To be against the world’s system – even a comfortable church that has bought into the world’s system – that is the kind of rebellion Schaeffer expected of true believers. And that has always been the hallmark of genuine disciples of Christ. They have always been against the world while seeking to reach the world.

Schaeffer was certainly no leftist. That he was theologically conservative is so very obvious that I need not belabour that point. But on most social and cultural matters, he was also quite conservative, being strongly prolife and being opposed to the various radical sexual agendas, and so on. At the very least, we can call him a cultural conservative.

But if the heart of political conservatism is an emphasis on limited government, and concern about the ever-expanding State, then we can safely say that Schaeffer was also a political conservative. One quote from an article by R. C. Sproul which I have often shared can be again mentioned here:

A number of years ago I shared a taxi with Francis Schaeffer in St. Louis. During our cab ride I asked Dr. Schaeffer: ‘What is your greatest concern for the future of America?’ Without hesitation or interval given to ponder the question, Schaeffer replied simply, ‘Statism’.”

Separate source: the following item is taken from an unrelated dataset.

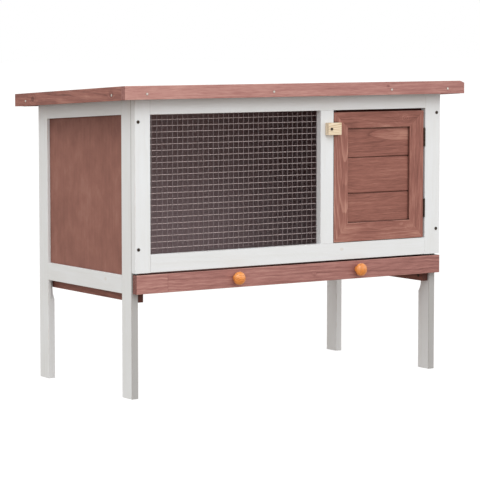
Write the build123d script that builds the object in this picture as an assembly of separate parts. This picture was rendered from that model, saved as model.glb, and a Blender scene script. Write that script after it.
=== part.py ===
from build123d import *
import math
import os

# Rabbit hutch on four legs: a mesh-fronted cabinet with a hinged door, a turn button and a pull-out tray.
# All lengths are in millimetres. +X is right as seen from the front, +Y is back, +Z is up.
# The origin is on the ground, below the middle of the roof.
# Each section below makes some of the pieces and files them in PIECES under their own names.

# ---- driving dimensions ----------------------------------------------------------------------------

# Overall
ROOF_LENGTH = 883.0
ROOF_DEPTH = 467.5
ROOF_FRONT_TOP = 651.0
ROOF_REAR_TOP = 623.8
FRONT_OVERHANG = 47.75  # from the front fascia's face to the front posts' faces
BODY_WIDTH = 798.0
BODY_DEPTH = 392.0

# Timber sections
STOCK = 15.5  # thickness of posts, side rails, fascias and runners
POST_WIDTH = 39.0
FRAME_THICK = 15.5  # thickness of the front frame
LEFT_STILE_WIDTH = 37.0
MIDDLE_STILE_WIDTH = 34.4
EASE = 0.6  # easing of the timber's long edges

# Side frames
SIDE_LIP = 6.5  # timber left outside the side panel
REBATE = 9.0
REBATE_END = 198.0  # height at which the posts' rebate starts to run out
CUTTER_RADIUS = 35.0
SIDE_RAIL_BOTTOM = 218.0
SIDE_RAIL_TOP = 256.0
SIDE_OPENING_DROP = 56.5  # from the roof's top surface down to the side opening
PANEL_THICK = 5.0
PANEL_PLAY = 0.5

# Front frame
FRAME_BOTTOM = 263.7
OPENING_BOTTOM = 301.0
OPENING_TOP = 590.4
MESH_OPENING_WIDTH = 432.3
DOOR_OPENING_WIDTH = 252.6

# Back
BACK_PANEL_THICK = 4.0
BACK_PANEL_BOTTOM = 202.0
BACK_PANEL_INSET = 3.2  # at each side
REAR_TOP_RAIL_WIDTH = 39.0

# Roof
DECK_THICK = 9.0
ROOF_THICK = 25.5  # deck and battens together
FASCIA_FRONT_HEIGHT = 28.4
FASCIA_REAR_HEIGHT = 27.1
ROOF_BOARD_COUNT = 5
BATTEN_CENTRES = (-75.0, 238.0)  # battens between the two over the side frames
BLOCK_CENTRES = (-181.0, 185.0)
BLOCK_WIDTH = 27.0
FASCIA_CLIP = (11.6, 4.6)  # knocked-off top corner at the right end of the front fascia

# Wire mesh
MESH_PITCH = 12.7
MESH_COLUMNS = 36
MESH_ROWS = 25
WIRE_RADIUS = 0.45
WIRE_OVERRUN = 2.0

# Door
DOOR_LATCH_GAP = 1.2
DOOR_HINGE_GAP = 4.8
DOOR_TOP_GAP = 5.0
DOOR_BOTTOM_GAP = 1.2
DOOR_THICK = 15.2
DOOR_STILE_WIDTH = 38.0
DOOR_TOP_RAIL = 35.0
DOOR_BOTTOM_RAIL = 40.5
DOOR_BOARD_THICK = 9.5
DOOR_BOARD_COVER = 78.7  # width of one board from groove to groove
DOOR_BOARD_LAP = 8.0
LOWER_GROOVE = 407.0  # height of the lower of the two grooves between the boards
TONGUE = 3.5
TONGUE_PLAY = 0.1
STOP_WIDTH = 23.0
STOP_THICK = 10.0
STOP_LAP = 8.5  # how far the stop stands into the doorway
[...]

Of course whether he was a card-carrying member of the Republican party I have no idea. One can have conservative principles and values while being critical of all sorts of things – including conservative political parties. Again, the point of the book we have been referring to – and his other books – is clear: Christians are called to be counter-cultural. Christians are the real revolutionaries.

In that sense I am happy to say that I am a rebel. I am happy to say that I am a Christian revolutionary – a radical for Jesus. We all should be – in the proper understanding of that concept. Schaeffer certainly was. We too need to offer the world a clear alternative.

And sometime that will mean we need to offer people a clear alternative to much of what we find in our comfortable, safe and rather antiseptic Western Christianity.